[ german ]

With Terry Fox the artworld has lost one its best. Although his voice has not faded with his passing.

I have been fortunate enough to have worked with Terry three times since 1996. A fourth project, already underway, is to remain unfinished due to Terry Fox' death. It was to be a special and very personal filmed tribute to the artist and the man, directed by the Austrian filmmaker Sabine Groschup.

Terry Fox's legacy to Vienna, a city with a place in his heart since the end of the 1970s although he did not revisit for over thirty years, is his eight-channel soundtrack entitled 'Acousticks'.
For this sound work Terry Fox employed a historical metronome for the first time not to set the tact but as an instrument. While he was working on the piece he learned that a prototype of the metronome was built and patented in Vienna by Johann Nepomuk Mälzel, back in 1816. This coincidence was a source of particular pleasure to Terry Fox.
A beautiful form of notation was developed for 'Acousticks' using a series of musicological terms covering the temporal aspects of music, from largo (40 beats per minute) to prestissimo (208 beats per minute). This notation adorns the poster for TONSPUR 23 by Terry Fox.

'Acousticks' was produced in February 2008, during a month he enjoyed tremendously as TONSPUR Artist in Residence at quartier21 in the Museumsquartier Wien, where he was joined by his wife, the filmmaker and writer Marita Loosen.

The world premier of the extremely intense sounding TONSPUR 23 was held on 24.2.08 in the TONSPUR_passage in the MQ Wien. 'Acousticks' could then be heard daily from 10am – 8pm at the same venue until 31.5.08.

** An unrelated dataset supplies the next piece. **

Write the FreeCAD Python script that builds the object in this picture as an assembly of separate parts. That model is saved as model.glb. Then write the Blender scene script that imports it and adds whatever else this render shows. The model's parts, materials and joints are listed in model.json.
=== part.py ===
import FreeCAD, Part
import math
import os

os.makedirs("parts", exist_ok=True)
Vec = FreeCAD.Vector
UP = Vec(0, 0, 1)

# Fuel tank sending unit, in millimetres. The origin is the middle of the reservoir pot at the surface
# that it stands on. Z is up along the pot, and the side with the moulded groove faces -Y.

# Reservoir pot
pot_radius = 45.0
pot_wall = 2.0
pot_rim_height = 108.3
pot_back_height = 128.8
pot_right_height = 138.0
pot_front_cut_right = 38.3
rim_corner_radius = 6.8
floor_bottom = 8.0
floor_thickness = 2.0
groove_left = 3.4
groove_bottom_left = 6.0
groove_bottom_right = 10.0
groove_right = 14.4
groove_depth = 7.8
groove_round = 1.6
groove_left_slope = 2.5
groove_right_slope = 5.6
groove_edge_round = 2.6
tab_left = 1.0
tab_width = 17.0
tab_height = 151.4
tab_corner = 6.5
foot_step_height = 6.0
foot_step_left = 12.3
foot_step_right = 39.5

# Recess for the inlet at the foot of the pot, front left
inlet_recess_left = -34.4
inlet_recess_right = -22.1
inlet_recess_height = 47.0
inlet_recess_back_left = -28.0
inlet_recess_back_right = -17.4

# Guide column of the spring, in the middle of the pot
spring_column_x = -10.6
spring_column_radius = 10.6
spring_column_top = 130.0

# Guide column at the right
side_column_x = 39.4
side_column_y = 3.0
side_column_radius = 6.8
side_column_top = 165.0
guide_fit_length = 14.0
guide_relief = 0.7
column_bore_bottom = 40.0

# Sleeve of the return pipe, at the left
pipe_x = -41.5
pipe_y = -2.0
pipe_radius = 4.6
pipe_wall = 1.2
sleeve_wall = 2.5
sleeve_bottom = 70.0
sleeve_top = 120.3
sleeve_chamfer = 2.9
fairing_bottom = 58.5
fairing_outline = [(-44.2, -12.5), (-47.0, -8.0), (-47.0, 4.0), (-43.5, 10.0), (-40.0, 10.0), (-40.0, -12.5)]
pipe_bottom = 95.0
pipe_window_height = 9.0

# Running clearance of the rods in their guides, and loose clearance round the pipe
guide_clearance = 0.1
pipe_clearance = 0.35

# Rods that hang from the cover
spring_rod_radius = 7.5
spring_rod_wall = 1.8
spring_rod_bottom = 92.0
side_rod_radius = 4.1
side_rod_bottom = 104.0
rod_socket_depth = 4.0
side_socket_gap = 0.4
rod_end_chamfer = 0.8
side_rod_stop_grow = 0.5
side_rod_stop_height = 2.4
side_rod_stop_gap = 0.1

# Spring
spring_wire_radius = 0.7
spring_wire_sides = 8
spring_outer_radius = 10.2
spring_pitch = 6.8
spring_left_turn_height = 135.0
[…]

A personal note: 23 is my favourite number, and so for TONSPUR 23 I wanted to invite an artist whose work with sound I find particularly impressive.
It could only be Terry Fox.

Having started as a painter, Terry Fox found his spiritual and creative home in the European Fluxus movement, and especially in the context of performance and Happenings.
Early Body Art would be unthinkable without Terry Fox, he was also one of the pioneering forces behind contemporary sound art, and so for the contemporary understanding of sound as a raw material in the Fine Arts.
Highly valued by his colleagues, curators, mediators and theorists alike, in the course of over four decades Terry Fox was also always an inspiration and an icon for subsequent generations.

Terry Fox was impressive in every way: his thinking, his actions and his production.
He will last in the collective memory of all who see art as a decisive ingredient for a richer life. He was enormously adaptable, occasionally radical, frequently silent, and deeply expert at making art that was always blessed with poetic wealth, an art that was his life.

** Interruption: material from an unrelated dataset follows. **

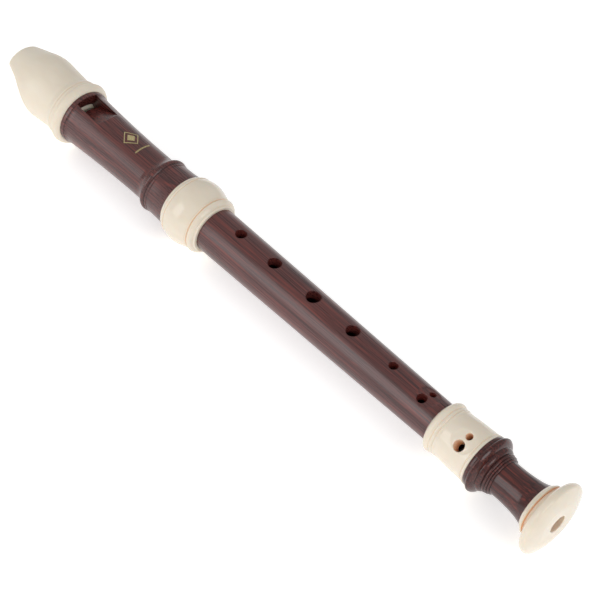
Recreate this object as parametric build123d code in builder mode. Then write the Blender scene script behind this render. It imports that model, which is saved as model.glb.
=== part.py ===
from build123d import *
import math
import os

# Soprano recorder in three joints, lying along X with its finger holes up, in millimetres.
# The beak points to -X and the foot to +X. The origin is on the surface it lies on, below
# the middle of its length. A place along the instrument is a height up from the foot end.

# Overall
overall_length = 327.4
flange_radius = 16.6  # the foot flange, the widest ring, which lies on the surface
foot_end_x = overall_length / 2
axis_height = flange_radius

# Heights of the joins between neighbouring pieces
flange_top = 10.75
bell_top = 38.6
foot_top = 61.8
tube_top = 194.7
bulge_top = 215.1
barrel_top = 282.6

# Fits: the tenons turn and slide in their sockets, and the bulge turns on the barrel
running_clearance = 0.05
glue_length = 6.2
lower_tenon_length = 11.4
lower_tenon_radius = 7.3
upper_tenon_length = 19.5
upper_tenon_radius = 8.7
tenon_end_gap = 0.4
tenon_end_chamfer = 0.4
tenon_waist_depth = 0.25
tenon_band = 3.0
barrel_spigot_radius = 10.6
bulge_wall = 2.4
cap_spigot_radius = 9.8
cap_spigot_length = 16.5
bell_spigot_radius = 7.0
bell_spigot_length = 4.0

# Bore
foot_bore_radius = 3.9
foot_bore_chamfer = 0.25
bell_bore_radius = 4.45
tube_bore_low = 4.8
tube_bore_high = 6.1
head_bore_radius = 6.3

# Finger holes: height up from the foot end, radius, and turn from the top towards -Y
finger_holes = [
    (179.4, 2.5, 0.0),
    (158.8, 3.0, 0.0),
    (135.5, 3.25, 0.0),
    (112.6, 3.0, 0.0),
    (89.6, 2.0, 0.0),
    (71.4, 2.15, 15.0),
    (69.9, 1.45, -15.0),
]
thumb_hole = (184.0, 2.6, 180.0)
foot_turned = 33.0  # how far the player has turned the foot towards the little finger
foot_holes = [(46.25, 2.4, foot_turned + 11.5), (45.5, 1.5, foot_turned - 14.5)]

# The shallow finger dishes round the pairs of holes
dish_radius = 5.3
dish_depth = 0.3
tube_dish_height = 70.1
tube_dish_surface = 8.92
foot_dish_height = 45.85
foot_dish_surface = 11.3

# Window, windway and block
window_half_width = 5.3
window_top = 282.0  # where the windway comes out over the end of the block
window_lean = 0.25  # the window's upper wall leans towards the foot as it rises
labium_height = 278.6
labium_thickness = 0.45
ramp_end = 265.0
ramp_end_radius = 11.43
arch_drop = 6.0  # the arched windway is centred this far below the bore's axis
windway_floor = 5.5
windway_roof = 6.6
windway_flare = 0.5  # the windway's roof is this much higher at the tip
block_chamfer = 0.9
block_skin = 1.0  # wall left under the block in the beak
block_tip_wall = 1.0  # wall left in front of the block at the tip

# Scooped underside of the beak, from the tip down to the turned part
scoop_tip = 3.7
scoop_middle = (312.5, 1.6)
scoop_foot = 303.0
beak_edge_round = 2.0

AXIS = Axis((foot_end_x, 0, axis_height), (-1, 0, 0))
ARCH_AXIS = Axis((foot_end_x, 0, axis_height - arch_drop), (-1, 0, 0))
# Local x of this plane is the height up from the foot end, and local y the radius
PROFILE = Plane(origin=(foot_end_x, 0, axis_height), x_dir=(-1, 0, 0), z_dir=(0, 1, 0))
ARCH_PROFILE = Plane(
    origin=(foot_end_x, 0, axis_height - arch_drop), x_dir=(-1, 0, 0), z_dir=(0, 1, 0)
)


def cross_plane(height):
    """The plane across the instrument at a height: local x is -Y, local y is up."""
    return Plane(
        origin=(foot_end_x - height, 0, axis_height), x_dir=(0, -1, 0), z_dir=(-1, 0, 0)
    )


def radial_plane(height, turn):
    """The plane through the axis that faces out at a turn from the top towards -Y."""
    angle = math.radians(turn)
    out = (0, -math.sin(angle), math.cos(angle))
    return Plane(
        origin=(foot_end_x - height, 0, axis_height), x_dir=(1, 0, 0), z_dir=out
    )


def outline(start, *steps):
    """A closed outline: a step is (end) for a straight run or (middle, end) for an arc."""
    at = start
    for step in steps:
        if len(step) == 1:
            Line(at, step[0])
        else:
            ThreePointArc(at, *step)
        at = step[-1]
    Line(at, start)


def drill(height, radius, turn):
    """Cuts one tone hole through the wall on one side, in the part being built."""
    with BuildSketch(radial_plane(height, turn)) as mouth:
        Circle(radius)
    extrude(mouth.sketch, amount=2 * flange_radius, mode=Mode.SUBTRACT)


def finger_dish(height, turn, surface_radius):
    """The shallow round dish for the finger over a pair of holes."""
    dish_floor = surface_radius - dish_depth
    low = height - 2 * dish_radius
    high = height + 2 * dish_radius
    with BuildPart() as dish:
        with BuildSketch(radial_plane(height, turn)):
            Circle(dish_radius)
        extrude(amount=2 * flange_radius)
        with BuildSketch(PROFILE):
            with BuildLine():
                outline((low, 0), ((low, dish_floor),), ((high, dish_floor),), ((high, 0),))
            make_face()
        revolve(axis=AXIS, mode=Mode.SUBTRACT)
    return dish.part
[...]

His artistic impact and oeuvre earns the greatest of respect and appreciation as a lifelong achievement. A great and comprehensive body of work that has now become his legacy, following his death, bears testimony to this. It must not be forgotten, and it is our task to ensure that it this does not happen.

It is all too often too soon when people leave us — as did Terry Fox. He was only 65. Although things were a little different for Terry Alan Fox:
Born as an American in Seattle, Washington State, he was still young when he emigrated to Europe, where illness and associated physical challenges accompanied him for much of his life. That he still reached the age of 65 is a miracle for many who knew him or worked with him, and were privileged enough to experience his presence. Terry Fox himself even expressed his own astonishment on many occasions.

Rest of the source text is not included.